The other neat project on the NESA end that is off the ground, is planning for the NESA Fall Leadership Conference. We're working on developing a technology strand for tech directors and coordinators from the region. Lynne Schrum is going to be the facilitator for two 3 hour sessions. One with the admins and one with the tech directors. We're doing the planning for this as a Wiki. The interesting thing for me is how far we are behind as a region on the Web 2.0 front. Most of the tech directors are using the wiki like a threaded discussion board. No one has hit the edit button yet. This has me a little discouraged, but ultimately I know this is the professional development that we need.

I've also been working on reworking our library web page.
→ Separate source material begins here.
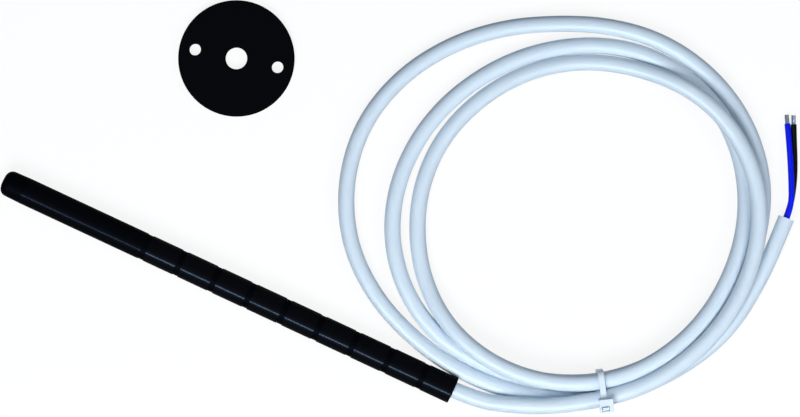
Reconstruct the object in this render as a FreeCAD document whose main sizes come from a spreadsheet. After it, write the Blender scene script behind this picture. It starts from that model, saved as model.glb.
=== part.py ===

This is not yet finished. I had a frustrating time last week trying to upload from school different changes. The idea is that the web page is going to be database driven. I've got the drop-down menus working, but not the database query. Instead of seeing error codes that can inform me about what is going wrong, all I am getting is a network error. I suspect that it is the error checking and recursion I was trying to code, but it is not yet ready fro prime time. All in all a very eventful week.

Wednesday, May 2, 2007

Streaming music

I took a listen today to last.fm. In comparison to pandora, it has some definite strengths. If you create stations on the band "Blue Rodeo" in both of them, the results are very different. Pandora picks up on the country aspect of Blue Rodeo's music and takes you down that path. Last.fm, picked up on who they sound a bit like and I think with whom they've toured, so bands like Great Big Sea, and the Jayhawks were coming up as well as artists like Simon and Garfunkel and Tom Petty. To my ears, this is a better match, so last.fm may have the better algorithm, however they do not have the better library.

My favourite station on pandora is "Theolonius Monk." This consistently delivers excellent jazz that for me is very listenable. Attempting to create this station on last.fm yields a "Not enough content to play this station." I am still torn between these two.